#### Information provided

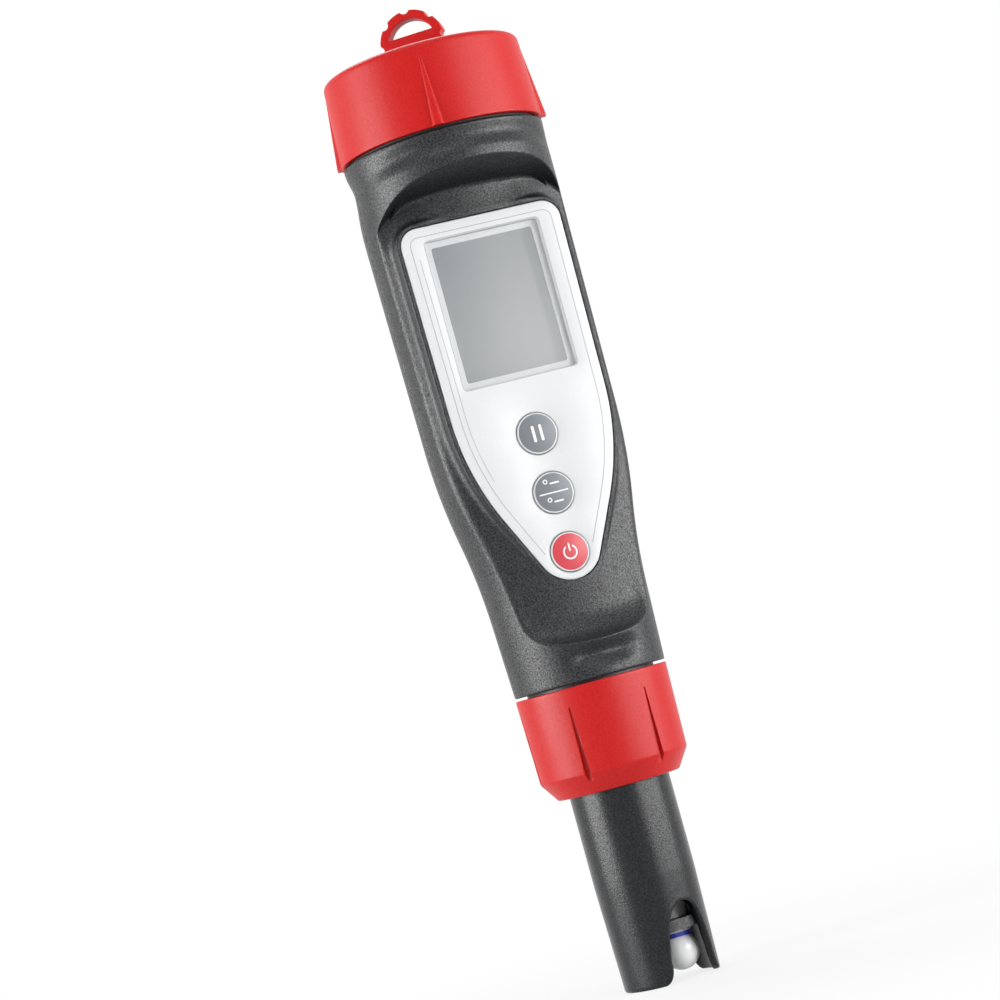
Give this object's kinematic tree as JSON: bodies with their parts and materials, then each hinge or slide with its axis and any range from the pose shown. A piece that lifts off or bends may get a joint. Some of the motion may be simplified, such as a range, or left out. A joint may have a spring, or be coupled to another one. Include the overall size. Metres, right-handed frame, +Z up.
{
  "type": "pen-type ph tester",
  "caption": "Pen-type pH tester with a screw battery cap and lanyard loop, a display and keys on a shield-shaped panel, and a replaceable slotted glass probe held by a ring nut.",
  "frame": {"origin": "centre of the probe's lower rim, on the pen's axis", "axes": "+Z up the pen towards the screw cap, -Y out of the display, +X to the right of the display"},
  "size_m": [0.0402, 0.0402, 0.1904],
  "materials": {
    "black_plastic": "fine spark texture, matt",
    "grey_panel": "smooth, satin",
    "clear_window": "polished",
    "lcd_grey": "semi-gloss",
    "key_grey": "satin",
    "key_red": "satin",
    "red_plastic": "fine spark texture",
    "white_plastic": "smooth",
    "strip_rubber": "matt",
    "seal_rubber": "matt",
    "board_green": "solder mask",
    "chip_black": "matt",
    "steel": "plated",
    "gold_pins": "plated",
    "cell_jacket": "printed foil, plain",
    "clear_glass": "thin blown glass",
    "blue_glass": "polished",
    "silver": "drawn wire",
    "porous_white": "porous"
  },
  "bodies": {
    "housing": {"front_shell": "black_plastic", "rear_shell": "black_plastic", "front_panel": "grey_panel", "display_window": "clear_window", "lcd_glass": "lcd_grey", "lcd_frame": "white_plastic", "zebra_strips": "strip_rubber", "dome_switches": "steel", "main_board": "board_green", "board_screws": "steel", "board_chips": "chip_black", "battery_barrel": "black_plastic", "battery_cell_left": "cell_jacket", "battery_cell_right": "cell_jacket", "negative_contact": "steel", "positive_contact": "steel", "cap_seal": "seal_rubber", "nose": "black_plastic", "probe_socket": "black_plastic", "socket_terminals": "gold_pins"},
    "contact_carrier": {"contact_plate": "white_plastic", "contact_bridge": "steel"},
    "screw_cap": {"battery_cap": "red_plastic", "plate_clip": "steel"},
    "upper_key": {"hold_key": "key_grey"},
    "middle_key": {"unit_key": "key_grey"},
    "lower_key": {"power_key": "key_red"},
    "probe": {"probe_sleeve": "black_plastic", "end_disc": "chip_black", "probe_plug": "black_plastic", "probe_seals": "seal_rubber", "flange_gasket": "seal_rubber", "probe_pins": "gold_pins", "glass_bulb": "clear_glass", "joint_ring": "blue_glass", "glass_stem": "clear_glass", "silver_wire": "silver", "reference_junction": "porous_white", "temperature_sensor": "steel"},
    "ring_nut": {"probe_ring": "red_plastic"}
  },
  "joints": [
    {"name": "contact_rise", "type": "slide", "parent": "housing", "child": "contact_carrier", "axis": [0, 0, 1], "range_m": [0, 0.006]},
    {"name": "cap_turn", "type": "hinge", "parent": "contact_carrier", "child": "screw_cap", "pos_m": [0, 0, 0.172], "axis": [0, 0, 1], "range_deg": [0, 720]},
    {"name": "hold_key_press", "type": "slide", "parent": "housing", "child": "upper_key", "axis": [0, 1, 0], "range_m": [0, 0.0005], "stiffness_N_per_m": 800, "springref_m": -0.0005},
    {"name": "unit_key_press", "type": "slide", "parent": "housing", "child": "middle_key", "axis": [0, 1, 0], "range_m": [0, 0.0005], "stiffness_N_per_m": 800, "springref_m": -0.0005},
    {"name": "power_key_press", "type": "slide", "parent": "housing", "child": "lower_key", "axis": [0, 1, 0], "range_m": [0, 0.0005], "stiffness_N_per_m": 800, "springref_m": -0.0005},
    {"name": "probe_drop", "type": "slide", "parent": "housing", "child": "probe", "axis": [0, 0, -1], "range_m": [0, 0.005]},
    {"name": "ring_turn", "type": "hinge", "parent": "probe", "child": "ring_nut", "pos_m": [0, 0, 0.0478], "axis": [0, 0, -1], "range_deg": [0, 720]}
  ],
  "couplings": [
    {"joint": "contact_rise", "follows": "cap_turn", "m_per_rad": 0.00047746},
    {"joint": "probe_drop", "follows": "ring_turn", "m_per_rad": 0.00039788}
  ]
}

#### Written exercise
Print the whole listing exactly as it is.

#### Complete output
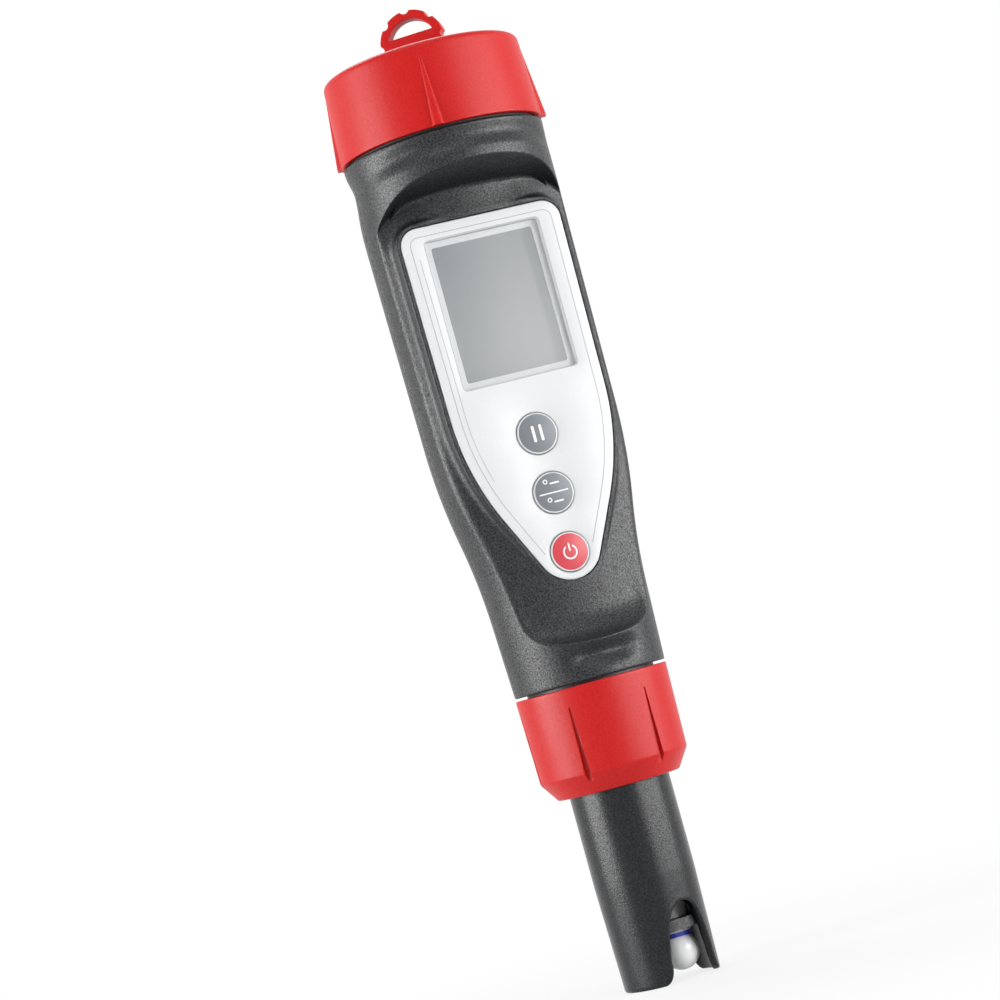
Give this object's kinematic tree as JSON: bodies with their parts and materials, then each hinge or slide with its axis and any range from the pose shown. A piece that lifts off or bends may get a joint. Some of the motion may be simplified, such as a range, or left out. A joint may have a spring, or be coupled to another one. Include the overall size. Metres, right-handed frame, +Z up.
{
  "type": "pen-type ph tester",
  "caption": "Pen-type pH tester with a screw battery cap and lanyard loop, a display and keys on a shield-shaped panel, and a replaceable slotted glass probe held by a ring nut.",
  "frame": {"origin": "centre of the probe's lower rim, on the pen's axis", "axes": "+Z up the pen towards the screw cap, -Y out of the display, +X to the right of the display"},
  "size_m": [0.0402, 0.0402, 0.1904],
  "materials": {
    "black_plastic": "fine spark texture, matt",
    "grey_panel": "smooth, satin",
    "clear_window": "polished",
    "lcd_grey": "semi-gloss",
    "key_grey": "satin",
    "key_red": "satin",
    "red_plastic": "fine spark texture",
    "white_plastic": "smooth",
    "strip_rubber": "matt",
    "seal_rubber": "matt",
    "board_green": "solder mask",
    "chip_black": "matt",
    "steel": "plated",
    "gold_pins": "plated",
    "cell_jacket": "printed foil, plain",
    "clear_glass": "thin blown glass",
    "blue_glass": "polished",
    "silver": "drawn wire",
    "porous_white": "porous"
  },
  "bodies": {
    "housing": {"front_shell": "black_plastic", "rear_shell": "black_plastic", "front_panel": "grey_panel", "display_window": "clear_window", "lcd_glass": "lcd_grey", "lcd_frame": "white_plastic", "zebra_strips": "strip_rubber", "dome_switches": "steel", "main_board": "board_green", "board_screws": "steel", "board_chips": "chip_black", "battery_barrel": "black_plastic", "battery_cell_left": "cell_jacket", "battery_cell_right": "cell_jacket", "negative_contact": "steel", "positive_contact": "steel", "cap_seal": "seal_rubber", "nose": "black_plastic", "probe_socket": "black_plastic", "socket_terminals": "gold_pins"},
    "contact_carrier": {"contact_plate": "white_plastic", "contact_bridge": "steel"},
    "screw_cap": {"battery_cap": "red_plastic", "plate_clip": "steel"},
    "upper_key": {"hold_key": "key_grey"},
    "middle_key": {"unit_key": "key_grey"},
    "lower_key": {"power_key": "key_red"},
    "probe": {"probe_sleeve": "black_plastic", "end_disc": "chip_black", "probe_plug": "black_plastic", "probe_seals": "seal_rubber", "flange_gasket": "seal_rubber", "probe_pins": "gold_pins", "glass_bulb": "clear_glass", "joint_ring": "blue_glass", "glass_stem": "clear_glass", "silver_wire": "silver", "reference_junction": "porous_white", "temperature_sensor": "steel"},
    "ring_nut": {"probe_ring": "red_plastic"}
  },
  "joints": [
    {"name": "contact_rise", "type": "slide", "parent": "housing", "child": "contact_carrier", "axis": [0, 0, 1], "range_m": [0, 0.006]},
    {"name": "cap_turn", "type": "hinge", "parent": "contact_carrier", "child": "screw_cap", "pos_m": [0, 0, 0.172], "axis": [0, 0, 1], "range_deg": [0, 720]},
    {"name": "hold_key_press", "type": "slide", "parent": "housing", "child": "upper_key", "axis": [0, 1, 0], "range_m": [0, 0.0005], "stiffness_N_per_m": 800, "springref_m": -0.0005},
    {"name": "unit_key_press", "type": "slide", "parent": "housing", "child": "middle_key", "axis": [0, 1, 0], "range_m": [0, 0.0005], "stiffness_N_per_m": 800, "springref_m": -0.0005},
    {"name": "power_key_press", "type": "slide", "parent": "housing", "child": "lower_key", "axis": [0, 1, 0], "range_m": [0, 0.0005], "stiffness_N_per_m": 800, "springref_m": -0.0005},
    {"name": "probe_drop", "type": "slide", "parent": "housing", "child": "probe", "axis": [0, 0, -1], "range_m": [0, 0.005]},
    {"name": "ring_turn", "type": "hinge", "parent": "probe", "child": "ring_nut", "pos_m": [0, 0, 0.0478], "axis": [0, 0, -1], "range_deg": [0, 720]}
  ],
  "couplings": [
    {"joint": "contact_rise", "follows": "cap_turn", "m_per_rad": 0.00047746},
    {"joint": "probe_drop", "follows": "ring_turn", "m_per_rad": 0.00039788}
  ]
}